You’ve never doubted the that the story of the Moddhey Dhoo is true
You call your English friends and relatives come-overs even after 20
years.
You’ve heard of Illiam Dhone but you’re not quite sure of what it was he
did.
You think Joey Dunlop should be made a saint, even though the only thing
he ever did for the Isle of Man was ride a motorbike very quickly over
the TT Course.
You think the fair is the best time of the year.
You remember the good old days when the fair was up at Noble’s park and
it was actually good
When you say, “I’m going into town” and people instantly recognise that
you mean Douglas, despite your current geographical location and the
fact that you may already live in a town that isn’t Douglas.
You can’t leave the house when you call in sick to work because you know
you will bump into your boss or someone else you work with. Then
everyone will know what a big skiver you are.

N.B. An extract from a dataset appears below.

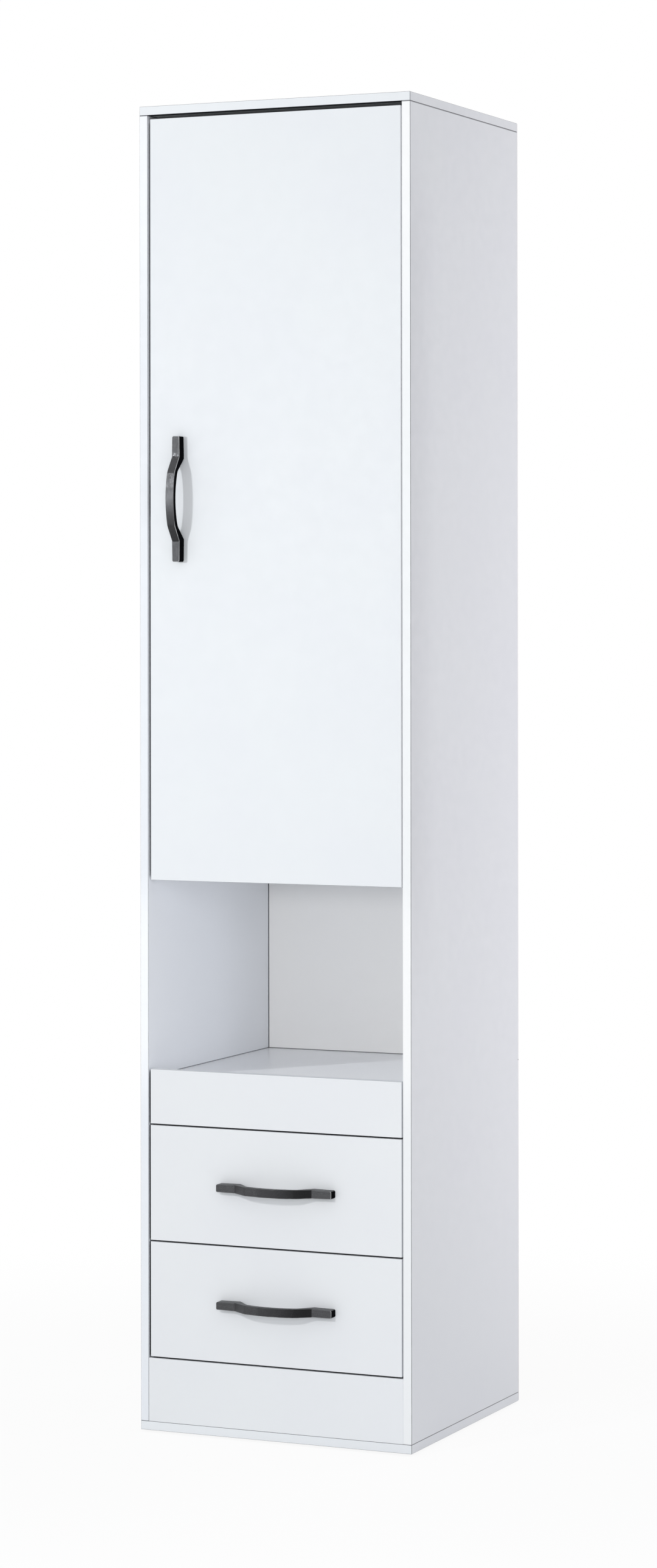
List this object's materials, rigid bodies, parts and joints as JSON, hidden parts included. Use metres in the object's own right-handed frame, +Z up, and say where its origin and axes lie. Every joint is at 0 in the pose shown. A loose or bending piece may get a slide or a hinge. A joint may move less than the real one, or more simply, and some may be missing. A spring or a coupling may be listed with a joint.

You tell someone your from the Isle of Man but 10 minutes later they ask
you what there is to do on the Isle of Wight.
You can leave your car door open for three hours with money inside and
still find your money there not nicked.
No-one knows what to do any time even a little bit of snow lands, no one
goes to work, no one goes to school, no one goes anywhere. Everyone just
plays in the snow!
You can’t walk through town (see earlier point about ‘town’) without
stopping at least 5 times to talk to some yessir you know
People refer to the hospital simply as Noble’s….. is the new hospital
called Noble’s too, or is it just the New Hospital, and will remain
‘New’ forever.
There really is a place called Ballawilleykilley, and you know where it
is.
If one road is blocked on the way to work, your pretty much screwed and
you will be at least half a day late.
Whenever a show/film is recorded on the Isle of Man, immediately if
you’re not on the rock you shout out that’s where you’re from and you’re
so proud its on the tv.
You see the name Juan and know instantly it’s pronounced jewan and not
waan.
You think a long distant relationship is when your in the south and
they’re in the north.
When you start dating someone and you dont know any of their mates..

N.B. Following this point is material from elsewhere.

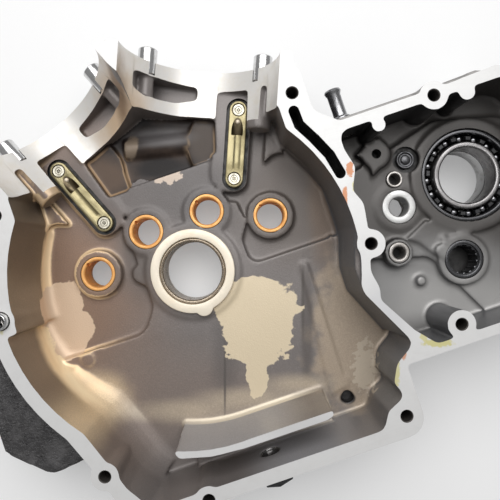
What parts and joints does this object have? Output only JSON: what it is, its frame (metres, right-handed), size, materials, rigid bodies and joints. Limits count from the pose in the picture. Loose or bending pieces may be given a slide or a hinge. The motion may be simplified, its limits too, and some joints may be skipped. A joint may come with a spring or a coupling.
{
  "type": "engine crankcase half",
  "caption": "Crankcase half of a V-twin engine with its crank chamber, gearbox chamber, cylinder decks, bearings and oil jets, seen on its split face.",
  "frame": {"origin": "centre of the half's footprint, on the plane of the cam cover face that it rests on", "axes": "+X from the crank towards the gearbox, +Y up the engine between the two cylinder decks, +Z out of the split face"},
  "size_m": [0.4198, 0.302, 0.09],
  "materials": {
    "cast_aluminium": "cast skin, oil stained, with machined faces",
    "bearing_bronze": "bored bronze",
    "ground_steel": "ground",
    "insert_steel": "turned",
    "plated_brass": "plated, satin",
    "screw_steel": "zinc plated",
    "dark_steel": "oiled, dark",
    "seal_rubber": "moulded",
    "washer_copper": "soft annealed"
  },
  "bodies": {
    "crankcase": {"cam_bush_1": "bearing_bronze", "cam_bush_2": "bearing_bronze", "cam_bush_3": "bearing_bronze", "cam_bush_4": "bearing_bronze", "crankcase_casting": "cast_aluminium", "detent_plug": "dark_steel", "drain_plug": "dark_steel", "drain_washer": "washer_copper", "drive_bearing_outer_ring": "ground_steel", "fork_rail_sleeve": "ground_steel", "front_case_dowel": "ground_steel", "front_deck_inner_dowel": "ground_steel", "front_deck_outer_dowel": "ground_steel", "front_jet_lower_screw": "screw_steel", "front_jet_upper_screw": "screw_steel", "front_oil_jet": "plated_brass", "gearbox_case_dowel": "ground_steel", "hose_nipple": "ground_steel", "main_bearing_insert": "insert_steel", "main_bearing_race": "ground_steel", "needle_bearing_cup": "ground_steel", "output_shaft_seal": "seal_rubber", "pivot_sleeve": "ground_steel", "rear_deck_inner_dowel": "ground_steel", "rear_deck_outer_dowel": "ground_steel", "rear_jet_lower_screw": "screw_steel", "rear_jet_upper_screw": "screw_steel", "rear_oil_jet": "plated_brass", "shift_shaft_bush": "ground_steel"},
    "drive_ring": {"drive_bearing_inner_ring": "ground_steel", "output_shaft_spacer": "ground_steel"},
    "drive_cage": {"drive_bearing_cage_and_balls": "dark_steel"},
    "needle_cage": {"needle_bearing_needles": "dark_steel"}
  },
  "joints": [
    {"name": "drive_ring_spin", "type": "hinge", "parent": "crankcase", "child": "drive_ring", "pos_m": [0.13626, -0.00129, 0.0425], "axis": [0, 0, 1], "continuous": true},
    {"name": "drive_cage_spin", "type": "hinge", "parent": "crankcase", "child": "drive_cage", "pos_m": [0.13626, -0.00129, 0.0425], "axis": [0, 0, 1], "continuous": true},
    {"name": "needle_cage_spin", "type": "hinge", "parent": "crankcase", "child": "needle_cage", "pos_m": [0.11526, -0.05369, 0.0433], "axis": [0, 0, 1], "continuous": true}
  ],
  "couplings": [
    {"joint": "drive_cage_spin", "follows": "drive_ring_spin", "ratio": 0.433}
  ]
}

turns out you do.. all of them. Some are also related and most of them
you hate.
When the longest car trip you can take in any one direction is about 30
minutes before going straight in the irish sea, and to do a round trip
of the entire island can be done in about 2 hours.
You give directions to anywhere starting from a pub
You still say Ginnie nettles and no one foreign understands
you call The Strand a shopping centre.
You go to Langness to see where Jeremy Clarkson lives.
Anyone from outside the town you live in is more or less an alien to you
even though they all live less than 30 miles away.
You describe your home as “70,000 alcoholics clinging to a rock” and
you’re damn proud of it, too.
Your name address and purchase/sale price of any property transaction
you make is listed in the local newspaper.
If you divorce the newspaper reports the grounds for divorce and if it
is adultery names the other party…… just in case you haven’t heard
the local skeet
At Halloween when you’re away at Uni no body else has a clue what you’re
talking about when you start singin ‘Hop Tu Naa’…!
all you have to do is put someones first name and street on an envelope
and the postman knows exactly who it is and where they live
Every time you go on holiday, no matter where you go you’ll always meet
someone who you know or lives on the island or is wearing a TT t-shirt
You bring your Canadian friend over for TT and the first thing you do is
to take her to the Laxey Wheel cos ‘it the biggest working water wheel
in the world and everyone must appreciate it’
Roundabouts are places where drivers like to stop and smile at each
other before a random drivers decides to go.
You help the government save money on road-resurfacing by bedding down
the loose chippings for them in your shiny new car.
You think monopoly money and manx money doesn’t look identical.